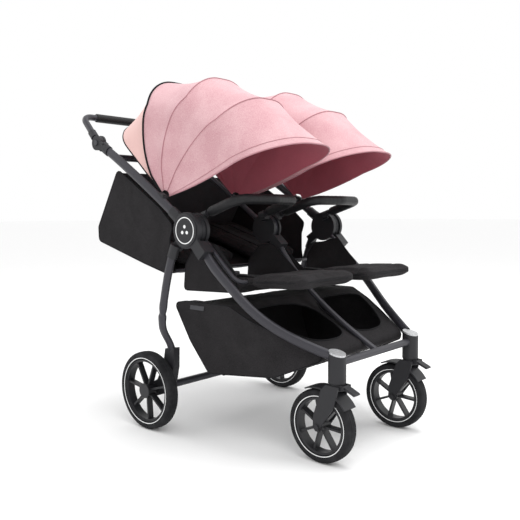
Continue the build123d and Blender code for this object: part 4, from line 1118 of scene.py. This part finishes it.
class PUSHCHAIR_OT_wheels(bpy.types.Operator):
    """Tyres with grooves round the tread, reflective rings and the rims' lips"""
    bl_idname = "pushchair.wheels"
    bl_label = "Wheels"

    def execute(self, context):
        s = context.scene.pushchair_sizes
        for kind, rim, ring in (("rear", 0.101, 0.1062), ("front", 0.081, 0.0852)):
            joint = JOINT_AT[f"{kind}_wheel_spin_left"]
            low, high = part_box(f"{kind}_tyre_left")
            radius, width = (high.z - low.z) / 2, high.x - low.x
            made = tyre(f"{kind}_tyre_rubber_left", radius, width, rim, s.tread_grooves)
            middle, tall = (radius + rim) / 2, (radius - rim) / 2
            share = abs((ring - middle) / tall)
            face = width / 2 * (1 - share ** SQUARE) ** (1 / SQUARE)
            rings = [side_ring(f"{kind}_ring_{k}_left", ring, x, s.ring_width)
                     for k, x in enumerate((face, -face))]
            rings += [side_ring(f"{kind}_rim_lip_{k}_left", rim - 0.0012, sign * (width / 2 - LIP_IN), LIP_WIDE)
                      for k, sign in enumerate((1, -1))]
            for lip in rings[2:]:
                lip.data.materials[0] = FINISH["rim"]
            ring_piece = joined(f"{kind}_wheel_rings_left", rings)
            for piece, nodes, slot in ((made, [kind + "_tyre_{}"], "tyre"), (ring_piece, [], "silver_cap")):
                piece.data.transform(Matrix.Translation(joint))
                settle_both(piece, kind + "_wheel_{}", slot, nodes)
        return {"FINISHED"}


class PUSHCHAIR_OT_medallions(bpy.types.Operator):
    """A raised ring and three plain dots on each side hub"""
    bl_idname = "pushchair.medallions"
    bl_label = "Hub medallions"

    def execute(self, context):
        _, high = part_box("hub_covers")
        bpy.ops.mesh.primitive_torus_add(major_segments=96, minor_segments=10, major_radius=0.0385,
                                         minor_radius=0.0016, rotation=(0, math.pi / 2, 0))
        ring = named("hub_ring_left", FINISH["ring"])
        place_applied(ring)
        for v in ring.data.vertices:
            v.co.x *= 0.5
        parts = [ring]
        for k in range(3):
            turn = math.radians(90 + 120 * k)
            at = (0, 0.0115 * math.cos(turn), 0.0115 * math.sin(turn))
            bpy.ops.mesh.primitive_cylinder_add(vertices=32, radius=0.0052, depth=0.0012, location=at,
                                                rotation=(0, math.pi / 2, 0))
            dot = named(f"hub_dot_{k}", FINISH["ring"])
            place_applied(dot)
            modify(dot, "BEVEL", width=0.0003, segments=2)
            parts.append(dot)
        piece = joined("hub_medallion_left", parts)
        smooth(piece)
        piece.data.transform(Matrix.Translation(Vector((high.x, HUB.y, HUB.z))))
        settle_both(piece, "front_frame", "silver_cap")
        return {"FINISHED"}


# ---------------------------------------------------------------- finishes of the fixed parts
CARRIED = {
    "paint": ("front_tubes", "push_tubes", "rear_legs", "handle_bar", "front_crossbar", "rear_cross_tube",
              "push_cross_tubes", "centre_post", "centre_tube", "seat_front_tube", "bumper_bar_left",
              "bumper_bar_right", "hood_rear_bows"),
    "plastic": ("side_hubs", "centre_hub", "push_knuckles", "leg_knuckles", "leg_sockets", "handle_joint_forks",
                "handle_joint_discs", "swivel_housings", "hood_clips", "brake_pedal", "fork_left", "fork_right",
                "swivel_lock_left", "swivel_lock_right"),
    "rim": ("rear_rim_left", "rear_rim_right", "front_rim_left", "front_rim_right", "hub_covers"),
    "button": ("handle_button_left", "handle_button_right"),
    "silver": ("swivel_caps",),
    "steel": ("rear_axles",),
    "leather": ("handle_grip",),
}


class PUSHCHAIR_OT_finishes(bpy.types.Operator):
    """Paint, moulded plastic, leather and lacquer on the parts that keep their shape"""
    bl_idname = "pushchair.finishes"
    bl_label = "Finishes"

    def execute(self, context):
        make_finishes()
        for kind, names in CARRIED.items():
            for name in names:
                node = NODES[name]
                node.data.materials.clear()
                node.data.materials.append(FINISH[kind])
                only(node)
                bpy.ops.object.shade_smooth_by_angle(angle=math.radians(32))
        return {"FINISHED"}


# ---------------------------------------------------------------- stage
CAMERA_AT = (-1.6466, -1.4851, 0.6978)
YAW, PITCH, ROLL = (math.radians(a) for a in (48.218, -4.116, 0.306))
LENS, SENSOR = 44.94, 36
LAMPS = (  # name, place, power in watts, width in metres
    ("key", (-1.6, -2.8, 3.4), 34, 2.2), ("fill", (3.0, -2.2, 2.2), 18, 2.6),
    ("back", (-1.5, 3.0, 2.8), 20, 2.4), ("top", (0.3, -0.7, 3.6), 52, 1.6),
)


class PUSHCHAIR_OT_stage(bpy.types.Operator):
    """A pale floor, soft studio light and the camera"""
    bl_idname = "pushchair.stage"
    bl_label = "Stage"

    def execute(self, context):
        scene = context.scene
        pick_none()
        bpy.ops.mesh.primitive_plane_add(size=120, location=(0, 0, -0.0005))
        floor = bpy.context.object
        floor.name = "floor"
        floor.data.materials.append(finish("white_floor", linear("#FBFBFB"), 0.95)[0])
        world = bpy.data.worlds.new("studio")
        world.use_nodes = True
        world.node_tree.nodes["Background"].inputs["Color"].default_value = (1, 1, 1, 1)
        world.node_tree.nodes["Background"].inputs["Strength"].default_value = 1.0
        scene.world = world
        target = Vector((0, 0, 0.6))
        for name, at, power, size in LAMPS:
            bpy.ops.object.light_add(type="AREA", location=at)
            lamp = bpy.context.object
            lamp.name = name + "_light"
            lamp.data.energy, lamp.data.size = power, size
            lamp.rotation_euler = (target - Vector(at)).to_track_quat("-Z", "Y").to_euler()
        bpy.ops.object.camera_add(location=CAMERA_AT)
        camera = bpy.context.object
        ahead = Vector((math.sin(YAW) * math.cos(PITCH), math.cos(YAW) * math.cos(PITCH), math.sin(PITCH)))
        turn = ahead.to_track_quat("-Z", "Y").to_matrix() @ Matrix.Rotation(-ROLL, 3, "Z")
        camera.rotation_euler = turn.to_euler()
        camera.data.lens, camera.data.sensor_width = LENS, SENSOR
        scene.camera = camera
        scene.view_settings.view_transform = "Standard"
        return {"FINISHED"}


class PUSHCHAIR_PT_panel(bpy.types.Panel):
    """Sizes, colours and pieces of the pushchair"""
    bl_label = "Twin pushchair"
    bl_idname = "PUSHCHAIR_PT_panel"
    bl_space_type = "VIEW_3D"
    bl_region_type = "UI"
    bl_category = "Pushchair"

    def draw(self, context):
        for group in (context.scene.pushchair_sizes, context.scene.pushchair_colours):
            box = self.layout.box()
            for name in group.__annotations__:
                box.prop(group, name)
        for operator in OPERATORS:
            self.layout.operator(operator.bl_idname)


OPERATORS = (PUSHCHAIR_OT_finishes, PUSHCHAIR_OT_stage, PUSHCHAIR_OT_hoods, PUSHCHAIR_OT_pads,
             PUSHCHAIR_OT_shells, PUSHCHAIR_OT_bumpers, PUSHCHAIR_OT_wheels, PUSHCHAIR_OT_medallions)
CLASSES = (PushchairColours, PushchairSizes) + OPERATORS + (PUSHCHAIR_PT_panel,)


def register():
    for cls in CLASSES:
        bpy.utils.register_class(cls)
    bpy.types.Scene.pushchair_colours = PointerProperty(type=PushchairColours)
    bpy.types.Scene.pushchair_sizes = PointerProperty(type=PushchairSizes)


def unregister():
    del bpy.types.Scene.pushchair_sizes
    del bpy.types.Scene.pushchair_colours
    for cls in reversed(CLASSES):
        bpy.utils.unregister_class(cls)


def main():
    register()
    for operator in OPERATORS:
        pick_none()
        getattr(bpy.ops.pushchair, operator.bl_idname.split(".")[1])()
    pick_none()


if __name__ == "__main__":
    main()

■ ■ ■

■ TASK TO COMPLETE: Scan the data for the word "object" and copy every line where it shows up.

■ SOLUTION FOR THIS PROBLEM:
Continue the build123d and Blender code for this object: part 4, from line 1118 of scene.py. This part finishes it.
                bpy.ops.object.shade_smooth_by_angle(angle=math.radians(32))
        floor = bpy.context.object
            bpy.ops.object.light_add(type="AREA", location=at)
            lamp = bpy.context.object
        bpy.ops.object.camera_add(location=CAMERA_AT)
        camera = bpy.context.object